** START OF Source data **

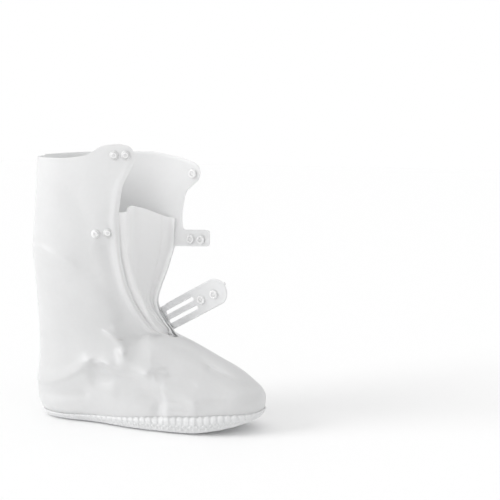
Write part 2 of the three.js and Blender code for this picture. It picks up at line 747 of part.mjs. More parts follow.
/** One level line of the gusset, from its near lap by way of its lip and valley to its far lap. */
function gussetLine(z) {
  const fold = gussetFoldAt(z);
  const clear = WALL + GAP + FACET_SAG;
  const inside = (side, x, depth) => {
    const { point, normal } = wallPlace(side, x, z);
    return point.addScaledVector(normal, -depth);
  };
  const nearEdge = edgeAt(NEAR, z);
  const farEnd = edgeAt(FAR, z) - gussetSetbackAt(z);
  const lip = new THREE.Vector3(fold.lipX, fold.lipY, z);
  const valley = new THREE.Vector3(fold.valleyX, fold.valleyY, z);
  const side = lip.clone().add(valley).divideScalar(2);
  return new THREE.CatmullRomCurve3([
    inside(NEAR, nearEdge - GUSSET_NEAR_LAP, clear),
    inside(NEAR, nearEdge - GUSSET_NEAR_LAP / 3, clear + GUSSET_LAP_DIP),
    lip,
    side.setX(side.x - GUSSET_BOW),
    valley,
    inside(FAR, farEnd - GUSSET_FAR_LAP, clear + GUSSET_WALL + GUSSET_FAR_DIP),
    inside(FAR, farEnd, clear + GUSSET_WALL),
  ]);
}

/** The gusset: a sheet folded from behind the near panel to the inside of the far panel. */
function gussetGeometry() {
  const points = [];
  const faces = [];
  const width = GUSSET_COLUMNS + 1;
  for (let i = 0; i <= GUSSET_LEVELS; i += 1) {
    for (let j = 0; j < width; j += 1) {
      const t = j / GUSSET_COLUMNS;
      const slope = THREE.MathUtils.smoothstep(t, GUSSET_FALL_START, 1);
      const top = THREE.MathUtils.lerp(GUSSET_TOP_NEAR, GUSSET_TOP_FAR, slope);
      const z = THREE.MathUtils.lerp(GUSSET_FOOT, top, i / GUSSET_LEVELS);
      points.push(gussetLine(z).getPointAt(t).setZ(z));
    }
  }
  return thicken(points, gridFaces(points, GUSSET_LEVELS, GUSSET_COLUMNS), GUSSET_WALL);
}

/** The strap's frame: its root, and its directions forward, across and out of its far side. */
function strapFrame() {
  const rise = THREE.MathUtils.degToRad(STRAP_RISE);
  const { point } = wallPlace(FAR, STRAP_ROOT.x, STRAP_ROOT.z);
  const run = new THREE.Vector3(Math.cos(rise), STRAP_DRIFT, Math.sin(rise)).normalize();
  const out = new THREE.Vector3(0, 1, 0).addScaledVector(run, -run.y).normalize();
  const across = run.clone().cross(out).normalize();
  return { root: point.addScaledVector(out, GAP + FACET_SAG), run, across, out };
}

/** A point of the strap's inner face, which leaves the far panel's curve for a flat strip. */
function strapPoint(frame, along, across) {
  const flat = frame.root.clone();
  flat.addScaledVector(frame.run, along).addScaledVector(frame.across, across);
  if (along >= STRAP_BEND) return flat;
  const { point, normal } = wallPlace(FAR, flat.x, flat.z - springLift(flat.x, flat.z));
  const lapped = point.addScaledVector(normal, GAP + FACET_SAG);
  return lapped.lerp(flat, THREE.MathUtils.smoothstep(along, 0, STRAP_BEND));
}

/** The strap: a lap on the far panel, then a flat strip with a round end, before its slots. */
function strapGeometry() {
  const frame = strapFrame();
  const half = STRAP_WIDTH / 2;
  const centre = STRAP_FREE - half;
  const along = [...STRAP_ROWS];
  for (let k = 0; k <= STRAP_ROUND_STEPS; k += 1) {
    along.push(centre + half * Math.sin((k / STRAP_ROUND_STEPS) * (Math.PI / 2)));
  }
  const points = [];
  along.forEach((s) => {
    const widthSquared = half ** 2 - Math.max(0, s - centre) ** 2;
    const width = Math.sqrt(Math.max(STRAP_TIP_HALF ** 2, widthSquared));
    for (let j = 0; j <= STRAP_COLUMNS; j += 1) {
      points.push(strapPoint(frame, s, width * (1 - (2 * j) / STRAP_COLUMNS)));
    }
  });
  return thicken(points, gridFaces(points, along.length - 1, STRAP_COLUMNS), STRAP_WALL);
}

/** A flat shape of the strap made solid between two depths, counted inwards from its inner face. */
function strapBlock(shape, low, high) {
  const { root, run, across, out } = strapFrame();
  const settings = { depth: high - low, bevelEnabled: false, curveSegments: SLOT_SEGMENTS };
  const block = new THREE.ExtrudeGeometry(shape, settings);
  block.translate(0, 0, low);
  const basis = new THREE.Matrix4().makeBasis(run, across, out.clone().negate()).setPosition(root);
  return toSolid(block.applyMatrix4(basis));
}

/** One slot's outline, with round ends. */
function slotShape(across) {
  const radius = SLOT_WIDTH / 2;
  const shape = new THREE.Shape();
  shape.absarc(SLOT_END - radius, across, radius, -Math.PI / 2, Math.PI / 2);
  shape.absarc(SLOT_START + radius, across, radius, Math.PI / 2, (3 * Math.PI) / 2);
  shape.closePath();
  return shape;
}

/** The moulding nib at the strap's round end. */
function nibShape() {
  const half = STRAP_WIDTH / 2;
  const turn = THREE.MathUtils.degToRad(NIB.turn);
  const centre = new THREE.Vector2(STRAP_FREE - half, 0);
  const middle = new THREE.Vector2();
  const corner = (reach, side) => {
    return new THREE.Vector2(reach, side).rotateAround(middle, turn).add(centre);
  };
  return new THREE.Shape([
    corner(half - NIB.root, -NIB.width / 2),
    corner(half + NIB.reach, -NIB.width / 2),
    corner(half + NIB.reach, NIB.width / 2),
    corner(half - NIB.root, NIB.width / 2),
  ]);
}

/** A place on the strap, by its distance along and across it. */
function strapPlace(along, across) {
  const frame = strapFrame();
  const point = frame.root.addScaledVector(frame.run, along).addScaledVector(frame.across, across);
  return { point, normal: frame.out };
}

const MATERIALS = {
  film: new THREE.MeshStandardMaterial({ color: 0xe9ebec, roughness: 0.45, metalness: 0 }),
  sole: new THREE.MeshStandardMaterial({ color: 0xdfe1e2, roughness: 0.6, metalness: 0 }),
  resin: new THREE.MeshStandardMaterial({ color: 0xf7f8f8, roughness: 0.3, metalness: 0 }),
};
const model = new THREE.Group();

/** Adds one named piece to the model. */
function addPiece(name, geometry, material) {
  const mesh = new THREE.Mesh(geometry, material);
  mesh.name = name;
  model.add(mesh);
}

/** Adds the cap and the mate of one snap, one each side of a wall. */
function addSnap(name, mate, capPlace, matePlace, reach) {
  const profile = mate === 'stud' ? STUD_PROFILE : SOCKET_PROFILE;
  addPiece(`snap_cap_${name}`, placed(capGeometry(reach), capPlace), MATERIALS.resin.clone());
  addPiece(`snap_${mate}_${name}`, placed(mateGeometry(profile), matePlace), MATERIALS.resin.clone());
}

/** A place moved along its normal, and turned to face back when asked. */
function shifted({ point, normal }, distance, faceBack) {
  const facing = faceBack ? normal.clone().negate() : normal.clone();
  return { point: point.clone().addScaledVector(normal, distance), normal: facing };
}

const { points, faces } = shellSheet();
const wallPlaces = WALL_SNAPS.map(({ name, side, x, z, mate }) => {
  return { name, mate, place: wallPlace(side, x, z) };
});
const tabPlaces = TAB_SNAPS.map(({ name, x, z }) => ({ name, place: tabPlace(x, z) }));
const strapPlaces = STRAP_SNAPS.map(({ name, along, across }) => {
  return { name, place: strapPlace(along, across) };
});

const shell = [...wallPlaces, ...tabPlaces].reduce(
  (solid, { place }) => solid.subtract(holeTool(place)),
  toSolid(thicken(points, faces, WALL)),
);
addPiece('upper', fromSolid(shell), MATERIALS.film.clone());

const sole = tread().reduce((solid, block) => solid.add(block), toSolid(trayGeometry()));
addPiece('outsole', fromSolid(sole), MATERIALS.sole.clone());
addPiece('gusset', gussetGeometry(), MATERIALS.film.clone());

const strapTools = [SLOT_OFFSET, -SLOT_OFFSET].map((offset) => {
  return strapBlock(slotShape(offset), -STRAP_TOOL_REACH, STRAP_TOOL_REACH);
});
const strapHoles = strapPlaces.map(({ place }) => holeTool(place));
const strap = [...strapTools, ...strapHoles].reduce(
  (solid, tool) => solid.subtract(tool),
  toSolid(strapGeometry()).add(strapBlock(nibShape(), -STRAP_WALL, 0)),
);
addPiece('instep_strap', fromSolid(strap), MATERIALS.film.clone());

// How far a cap's post reaches, through the shell, the tab and the strap.
const postReach = (wall, room) => GAP + wall + room + MATE_BASE - POST_RECESS;
for (const { name, mate, place } of wallPlaces) {
  const room = GAP + FACET_SAG;
  const outside = shifted(place, GAP, false);
  const inside = shifted(place, -(WALL + room), true);
  const places = mate === 'stud' ? [inside, outside] : [outside, inside];
  addSnap(name, mate, ...places, postReach(WALL, room));
}
for (const { name, place } of tabPlaces) {
  const room = 2 * GAP;
  const places = [shifted(place, GAP, false), shifted(place, -(WALL + room), true)];
  addSnap(name, 'socket', ...places, postReach(WALL, room));
}
for (const { name, place } of strapPlaces) {
  const places = [shifted(place, STRAP_WALL + GAP, false), shifted(place, -GAP, true)];
  addSnap(name, 'socket', ...places, postReach(STRAP_WALL, GAP));
}

const box = new THREE.Box3().setFromObject(model);
model.position.set(-(box.min.x + box.max.x) / 2, -(box.min.y + box.max.y) / 2, -box.min.z);

export default model;
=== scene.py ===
"""Looks of a waterproof over-boot gaiter of milky film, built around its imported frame.

Lengths are millimetres in the maker's axes: toe along +X, the leg up +Z, the panel with the
studs on the -Y side. They become metres of the frame as each mesh is made.
"""

from __future__ import annotations

import json
import logging
import math
from collections.abc import Callable
from dataclasses import dataclass, field
from enum import Enum

import bpy
import numpy as np
from mathutils import Matrix, Vector, geometry, noise

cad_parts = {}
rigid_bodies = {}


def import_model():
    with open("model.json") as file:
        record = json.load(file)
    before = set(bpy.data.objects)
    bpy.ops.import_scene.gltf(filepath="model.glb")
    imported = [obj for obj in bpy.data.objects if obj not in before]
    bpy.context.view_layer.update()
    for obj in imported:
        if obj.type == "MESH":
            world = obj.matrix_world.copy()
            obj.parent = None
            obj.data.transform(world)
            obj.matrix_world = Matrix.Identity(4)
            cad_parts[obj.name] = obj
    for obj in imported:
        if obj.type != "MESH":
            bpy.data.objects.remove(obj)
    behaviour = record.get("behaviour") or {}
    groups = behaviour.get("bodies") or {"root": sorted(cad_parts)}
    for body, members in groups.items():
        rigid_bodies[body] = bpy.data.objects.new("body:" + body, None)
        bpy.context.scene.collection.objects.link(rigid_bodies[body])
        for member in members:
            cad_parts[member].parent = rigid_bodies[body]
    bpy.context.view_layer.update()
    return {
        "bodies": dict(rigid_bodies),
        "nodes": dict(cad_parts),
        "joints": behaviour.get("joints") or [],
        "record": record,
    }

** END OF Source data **

Objective
This exercise asks for the lines from the line with "and the strap." to the line with "obj.parent = None", both lines included, set down exactly and with nothing else.

Result for this exercise
// How far a cap's post reaches, through the shell, the tab and the strap.
const postReach = (wall, room) => GAP + wall + room + MATE_BASE - POST_RECESS;
for (const { name, mate, place } of wallPlaces) {
  const room = GAP + FACET_SAG;
  const outside = shifted(place, GAP, false);
  const inside = shifted(place, -(WALL + room), true);
  const places = mate === 'stud' ? [inside, outside] : [outside, inside];
  addSnap(name, mate, ...places, postReach(WALL, room));
}
for (const { name, place } of tabPlaces) {
  const room = 2 * GAP;
  const places = [shifted(place, GAP, false), shifted(place, -(WALL + room), true)];
  addSnap(name, 'socket', ...places, postReach(WALL, room));
}
for (const { name, place } of strapPlaces) {
  const places = [shifted(place, STRAP_WALL + GAP, false), shifted(place, -GAP, true)];
  addSnap(name, 'socket', ...places, postReach(STRAP_WALL, GAP));
}

const box = new THREE.Box3().setFromObject(model);
model.position.set(-(box.min.x + box.max.x) / 2, -(box.min.y + box.max.y) / 2, -box.min.z);

export default model;
=== scene.py ===
"""Looks of a waterproof over-boot gaiter of milky film, built around its imported frame.

Lengths are millimetres in the maker's axes: toe along +X, the leg up +Z, the panel with the
studs on the -Y side. They become metres of the frame as each mesh is made.
"""

from __future__ import annotations

import json
import logging
import math
from collections.abc import Callable
from dataclasses import dataclass, field
from enum import Enum

import bpy
import numpy as np
from mathutils import Matrix, Vector, geometry, noise

cad_parts = {}
rigid_bodies = {}


def import_model():
    with open("model.json") as file:
        record = json.load(file)
    before = set(bpy.data.objects)
    bpy.ops.import_scene.gltf(filepath="model.glb")
    imported = [obj for obj in bpy.data.objects if obj not in before]
    bpy.context.view_layer.update()
    for obj in imported:
        if obj.type == "MESH":
            world = obj.matrix_world.copy()
            obj.parent = None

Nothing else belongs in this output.